Madame Guizor (Elizabeth-Charlotte-Pauline), épouse du précédent, née en 1773 et morte en 1827. Son père, qui mourut en 1790, occupait une place importante dans les finances, mais toute sa fortune disparut avec lui, par suite des affaires de la révolution. Alors elle fut obligée d'avoir recours à sa plume pour supporter sa mère, sa sœur et toute sa famille. Elle écrivait pour les journaux, et particulièrement pour le Publiciste. Au mois de mars 1807, l'altération de sa santé, suite de chagrins domestiques, l'ayant forcée de suspendre son travail, sa famille se voyait au moment d'être privée des seules ressources qui lui restaient, lorsqu'un jour elle reçoit une lettre anonyme par laquelle on lui offre d'écrire pour elle dans le Publiciste, aussi longtemps qu'elle le voudra. Cette généreuse proposition ne fut pas accueillie. On insiste; elle consent enfin, et dès lors elle reçoit chaque jour, sous le voile du mystère, des articles dans le genre de ceux qu'elle avait l'habitude d'écrire pour ce journal. Après mille conjectures et bien des démarches inutiles, elle se hasarde, au bout de 15 jours, à écrire à son inconnu, et le conjure de se faire connaître. Il obéit, il se montre. C'était M. Guizot, le grand homme dont nous avons parlé, jeune homme alors de 20 ans. Ils furent mariés en 1812, et jamais union ne fut plus heureuse. Madame était Catholique et M. Guizot est protestant. Voici les titres des ouvrages de cette dame aimable: La Chapelle d'Ayton, roman imité de l'anglais de Miss Hays, 4 vol. in-12; Les Enfants, contes à l'usage de la jeunesse, 2 vol.; L'Ecolier, ou Raoul et Victor, 4 vol. in-12; Nouveaux contes, 2 vol. in-12; Lettres de famille sur l'éducation, 2 vol. in-12; Une famille, ouvrage continué par Mme. Tastu,* 2 vol. in-18; Conseils de morale, etc. Toutes ces compositions ont eu un grand nombre d'éditions.

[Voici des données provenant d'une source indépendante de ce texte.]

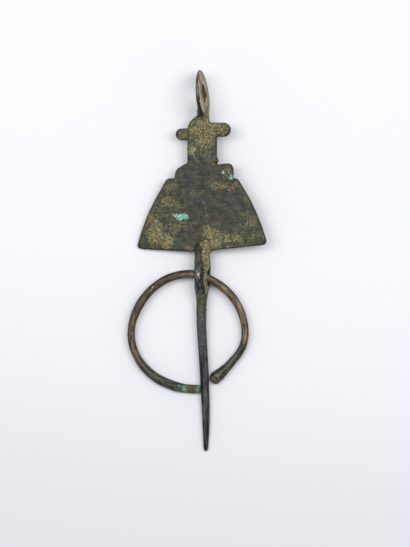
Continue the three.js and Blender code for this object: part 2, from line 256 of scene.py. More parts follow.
# Lumps and hollows of the back: x, y, radius and height. One of EDGE_BUMP or more swells the
# edge too.
EDGE_BUMP = 0.2
BUMPS = [
    (4.1, 23.7, 0.7, 0.45),
    (2.1, 0.2, 1.0, 0.3),
    (-3.6, 0.4, 0.8, 0.12),
    (8.2, 18.2, 1.1, 0.12),
    (-10.5, 4.6, 2.2, 0.14),
    (-12.8, 8.6, 1.6, 0.1),
    (2.8, 3.6, 1.8, 0.14),
    (0.4, 15.0, 2.4, -0.1),
    (-3.5, 9.5, 2.6, -0.09),
    (6.5, 8.5, 3.2, -0.08),
    (-1.5, 22.8, 1.6, -0.08),
    (0.6, 31.0, 1.8, 0.12),
]

# Spots of earthy ochre crust: x, y, half length, half width, turn in degrees, amount.
OCHRE_SPOTS = [
    (-8.35, 17.0, 2.3, 1.7, 60, 0.42),
    (-8.8, 12.7, 3.0, 1.7, -15, 0.54),
    (-6.3, 11.5, 2.0, 1.3, -30, 0.42),
    (-13.6, 8.6, 2.2, 1.0, 65, 0.62),
    (-12.4, 5.4, 3.1, 2.4, 60, 0.8),
    (-9.1, 2.5, 2.6, 2.0, 80, 0.9),
    (-11.6, 3.1, 3.2, 1.6, 0, 0.85),
    (-7.2, 5.4, 2.6, 1.4, 30, 0.5),
    (-5.3, 7.0, 2.2, 0.9, 10, 0.42),
    (2.4, 4.8, 2.8, 2.6, 100, 0.74),
    (2.9, 2.0, 3.4, 1.7, 5, 0.85),
    (6.4, 3.3, 3.4, 1.7, 10, 0.72),
    (9.3, 3.2, 2.2, 1.5, 20, 0.66),
    (12.9, 7.3, 2.3, 1.4, 25, 0.55),
    (13.2, 3.7, 2.0, 1.5, 0, 0.5),
    (4.6, 17.2, 3.6, 1.3, -8, 0.55),
    (-2.0, 15.4, 3.4, 1.0, 5, 0.36),
    (-9.3, 18.6, 1.1, 0.8, 0, 0.5),
    (7.0, 21.4, 1.5, 1.0, 60, 0.42),
    (0, 31.4, 6.0, 5.2, 90, 0.74),
    (0.3, 27.8, 4.4, 3.2, 0, 0.46),
    (0.2, 25.4, 4.0, 2.2, 0, 0.24),
    (-10.5, 9.0, 9.0, 6.0, 60, 0.28),
    (12.2, 7.0, 7.5, 4.0, 115, 0.3),
    (6.5, 20.5, 3.0, 3.0, 0, 0.3),
    (-2.5, 33.6, 1.6, 1.2, 50, 0.62),
    (0.3, 35.4, 2.4, 1.1, 0, 0.7),
    (4.4, 32.6, 2.3, 1.2, 0, 0.98),
    (5.4, 31.6, 2.6, 2.0, 0, 0.62),
    (-5.4, 30.2, 2.0, 1.6, 0, 0.5),
    (-2.4, 26.4, 1.7, 1.3, 60, 0.85),
    (0.2, 28.3, 3.4, 1.3, 0, 0.72),
    (2.6, 29.0, 1.2, 3.0, 0, 0.6),
    (2.6, 25.2, 1.2, 1.8, 0, 0.45),
    (-1.8, 24.2, 1.8, 0.9, 0, 0.3),
]

# Green corrosion, reddish stains and painted highlights, as the ochre ones.
GREEN_SPOTS = [
    (-5.6, 8.95, 2.4, 1.1, -12, 0.9),
    (-7.5, 9.5, 0.8, 0.6, 0, 0.62),
    (7.8, 19.4, 0.8, 0.65, 0, 0.95),
    (5.6, 20.5, 0.5, 0.45, 0, 0.62),
    (6.6, 20.0, 1.7, 1.4, 20, 0.42),
    (12.1, 10.2, 0.4, 0.4, 0, 0.6),
    (-8.6, 7.1, 0.5, 0.4, 0, 0.45),
    (-0.4, -36.5, 0.9, 0.4, 90, 0.45),
]
RED_SPOTS = [
    (8.6, 17.3, 1.3, 1.0, 70, 0.95),
    (6.9, 16.1, 1.3, 0.4, 0, 0.5),
    (-13.9, 8.2, 1.8, 0.8, 65, 0.8),
    (3.3, 23.6, 1.7, 0.8, 75, 0.95),
    (13.2, 7.9, 1.1, 0.8, 0, 0.75),
    (-3.5, 0.8, 1.5, 0.7, 0, 0.7),
    (11.7, 13.6, 2.6, 0.7, 105, 0.5),
    (-3.4, 30.3, 1.0, 0.8, 0, 0.55),
    (-9.6, 2.0, 1.6, 0.7, 80, 0.7),
    (4.0, 33.0, 1.4, 0.5, 0, 0.5),
    (-10.9, 12.6, 0.6, 0.5, 0, 0.5),
    (0.9, -37.0, 2.4, 0.7, 90, 0.44),
]
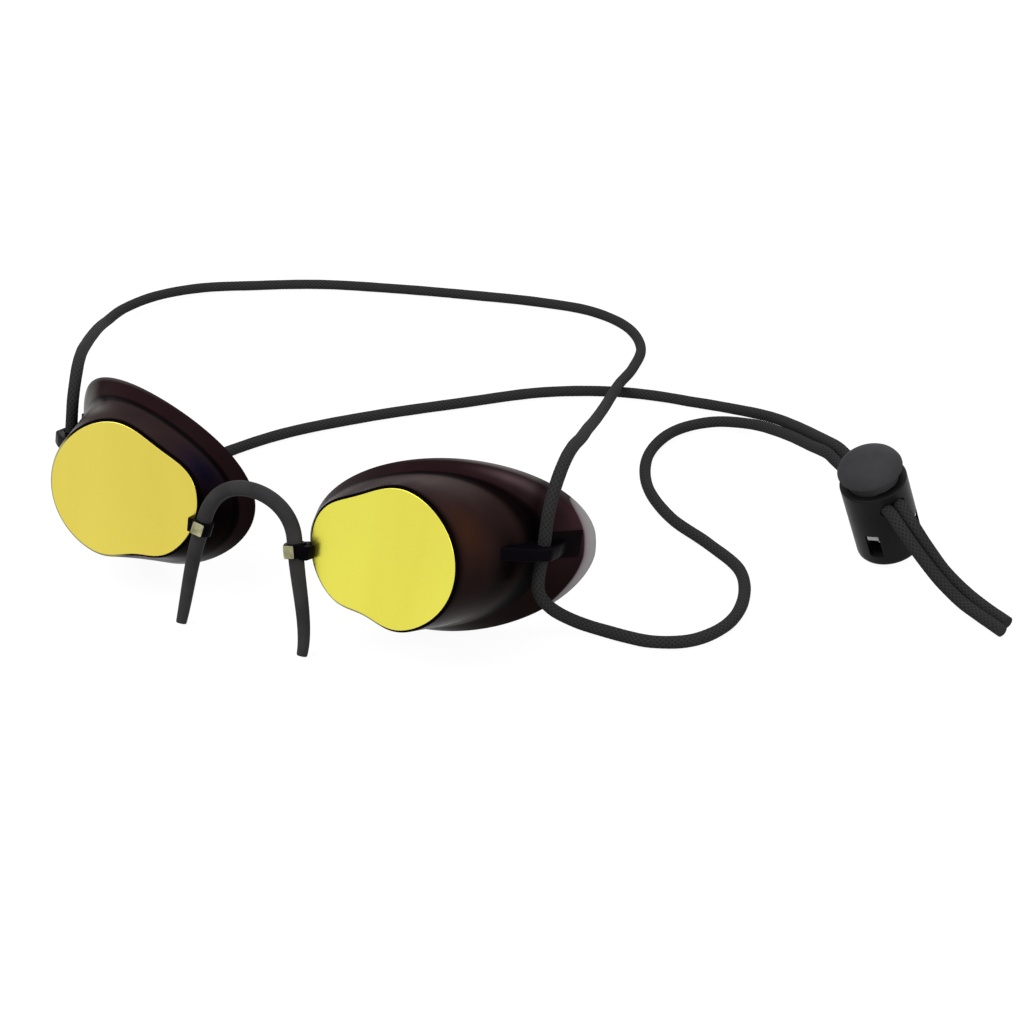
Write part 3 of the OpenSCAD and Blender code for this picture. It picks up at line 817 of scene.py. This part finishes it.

*Madame Sabine-Casimire-Amable TASTU naquit à Metz en 1798. Dès l'âge de 15 ans, elle avait déjà acquis de la célébrité par des poésies pleines de grâce et de sentiment. Mariée à 18 ans, elle n'a point cessé de suivre son goût pour les lettres. De 1820 à 1823, madame Tastu remporta 4 prix de poésie à l'académie de Toulouse. Un recueil de ses poésies a été publié en 1 volume, et celui de ses œuvres en prose, 2 vol.

SOUMET

(ALEXANDRE), né en 1788, à Castelnaudary (Aude).

La Pensée.

Mortels, n'assignez point un terme à la pensée;
Hors du cercle des temps l'Éternel l'a placée :
Tantôt le ciel la voit, sur des ailes de feu,
Égarer son essor jusqu'au trône de Dieu;
Tantôt elle parcourt, avide de connaître,
Et les siècles passés, et les siècles à naître.
C'est le rapide éclair dont le sillon ardent
Joint les portes du jour aux rives d'occident;
C'est Élie emporté dans un char de lumière,
Et des mondes mortels franchissant la barrière.
Rien ne peut arrêter son vol ambitieux :

A travers les soleils, peuple brillant des cieux,
Elle s'élance, atteint l'indocile comète;
Épié, poursuivi dans sa marche secrète,

Cet astre déserteur lui révèle ses lois;

Elle triomphe, vole, et plongeant à la fois

Dans les airs, dans les eaux, dans les flancs de la terre,

Rend de sa royauté l'univers tributaire ;

Et l'incrédule obscur, sans honte, sans remord,

Ose la détrôner pour conquérir la mort,

Ou n'accorde à son rang qu'un éclat éphémère.
Tous les siècles courbés sous la gloire d'Homère,
Passent en saluant le monument fameux
Que ce mâle génie édifia pour eux.

Jusqu'au terme des temps, devenus leur conquête,
Voleront, respectés, les accords du prophète :
L'œuvre de la pensée a partout des autels.
La tige qui produit tant de fruits immortels,
Du souffle de la mort ne sera point flétrie.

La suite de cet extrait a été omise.